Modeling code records
--------

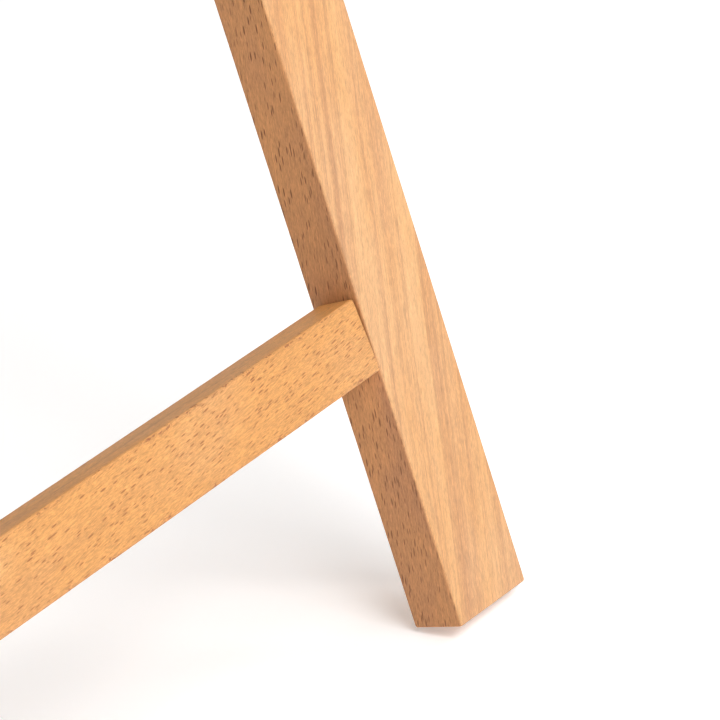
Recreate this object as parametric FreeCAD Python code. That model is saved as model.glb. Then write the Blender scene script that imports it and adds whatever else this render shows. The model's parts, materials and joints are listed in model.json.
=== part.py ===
import FreeCAD, Part
import math
import os
from collections import namedtuple

from FreeCAD import Placement, Rotation, Vector

# A floor easel in beech: a splayed front frame with a slotted mast, a canvas tray and a
# top holder that slide on the mast, and a rear leg that folds on a slotted stay.
#
# Every piece is drawn with the front frame upright: X across the frame, Y back, Z up the
# frame, Y = 0 on the front faces of the front legs. easel() then leans it all back.

# ---- stance, degrees and millimetres ----
LEAN = 15.8                 # front frame back from the vertical
SPLAY = 6.0                 # each front leg from the frame's centre line
OPENING = 27.0              # rear leg from the front frame when it is open
ROUND = 1.0                 # rounded arrises of the wood

# ---- front legs ----
LEG_WIDTH = 48.0
LEG_DEPTH = 18.0
LEG_TOP = 1470.0
FOOT_INNER = 222.0          # inner front corner of a foot from the centre line
FOOT_CUT_ACROSS = 8.6       # foot's cut from square seen from the front, outer end lower
FOOT_CUT_BACK = -3.1        # the same seen from the side, back end higher

# ---- crossbars ----
LOWER_BAR_HEIGHT = 26.0
LOWER_BAR_DEPTH = 13.8
LOWER_BAR_Z = 95.0          # bottom front arris up the frame
LOWER_BAR_PROUD = 0.66      # that arris in front of the legs' faces
LOWER_BAR_TWIST = 4.5       # its section turned, top further back
BAR_DEPTH = 18.0
MIDDLE_BAR = (560.0, 600.0)
STAY_BAR = (930.0, 970.0)
HEAD_BAR = (1380.0, 1440.0)
LEG_SCREW_RISE = 1.0        # a leg screw enters a crossbar this much above its middle line

# ---- mast ----
MAST_WIDTH = 50.0
MAST_DEPTH = 22.0
MAST_ENDS = (540.0, 1740.0)
MAST_SCREW_X = 17.0         # each screw from the mast's centre line
SLOT_WIDTH = 8.6
SLOT_ENDS = (590.0, 1726.0)
CHANNEL_WIDTH = 17.0        # wider back half of the slot, which hides the bolt heads
CHANNEL_DEPTH = 7.0
CHANNEL_PAST_SLOT = 5.0

# ---- rear leg, hinge and stay ----
REAR_WIDTH = 48.0
REAR_DEPTH = 22.0
HINGE_Y = 33.0
HINGE_Z = 1410.0
STAY_Z = 950.0              # pivot of the stay, straight below the hinge
PLATE = 2.5
HINGE_EAR_GAP = 1.0         # each side of the rear leg, filled by a spacer
HINGE_EAR_RADIUS = 12.0
HINGE_BASE_HALF = 26.0      # half the height of the hinge bracket's back plate
HINGE_SCREWS = (14.0, 18.0)  # each screw across and up from the middle of that plate
HINGE_PIN = 8.0
HINGE_BOLT_PAST = 10.0      # shank beyond the bracket on the nut's side
HINGE_HEX = 13.0            # across the flats of bolt head and nut
HINGE_HEAD_HEIGHT = 5.3
HINGE_NUT = (6.0, 2.0, 5.6)  # height of the hexagon, height and radius of its collar
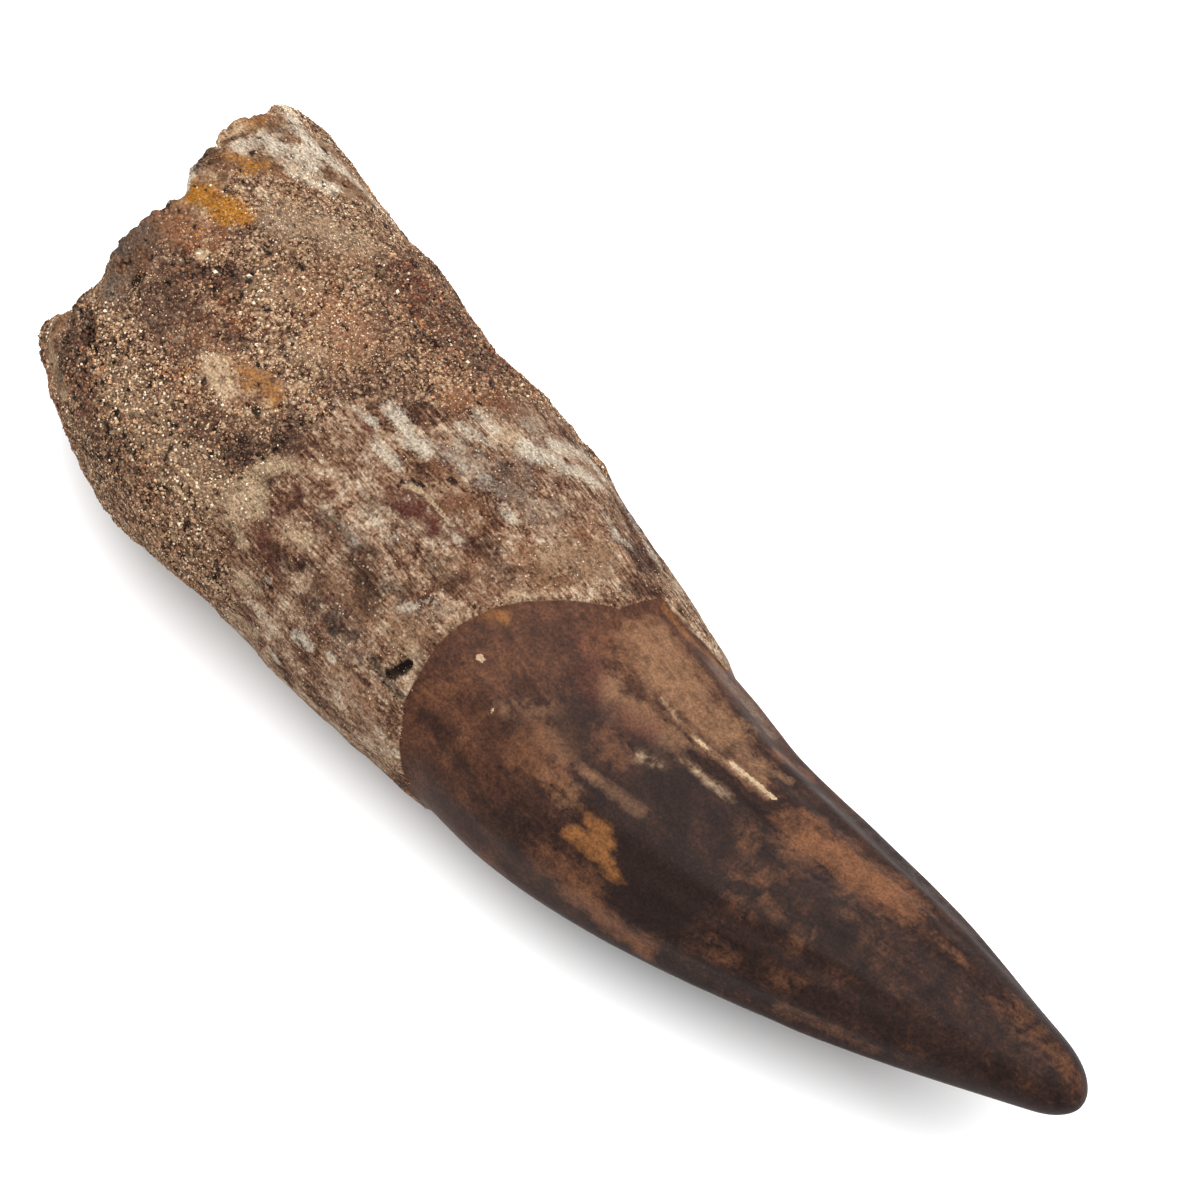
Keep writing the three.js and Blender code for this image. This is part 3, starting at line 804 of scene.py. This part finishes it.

--------

WHAT THE TASK REQUIRES: Quote in full each line from the top of the records above through the line with "from FreeCAD import"; stop after that line.

TASK ANSWER:
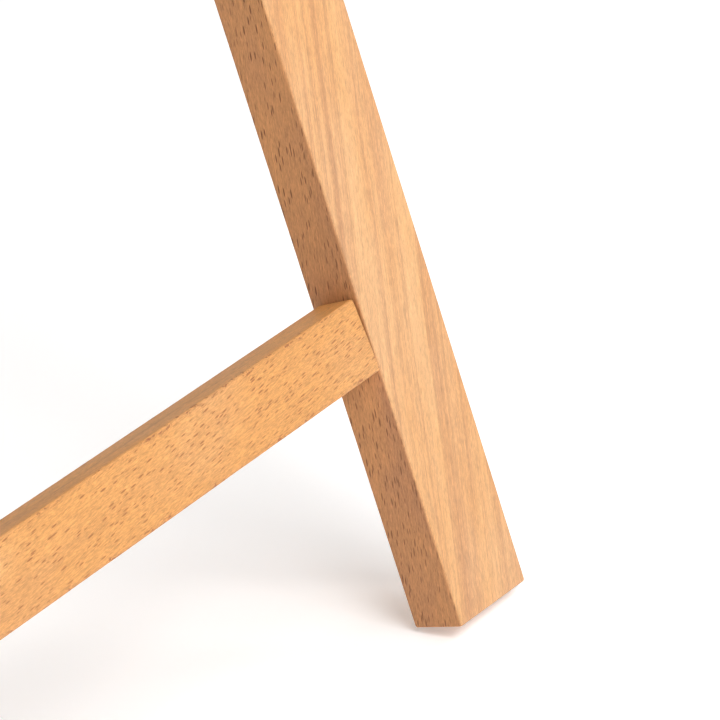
Recreate this object as parametric FreeCAD Python code. That model is saved as model.glb. Then write the Blender scene script that imports it and adds whatever else this render shows. The model's parts, materials and joints are listed in model.json.
=== part.py ===
import FreeCAD, Part
import math
import os
from collections import namedtuple

from FreeCAD import Placement, Rotation, Vector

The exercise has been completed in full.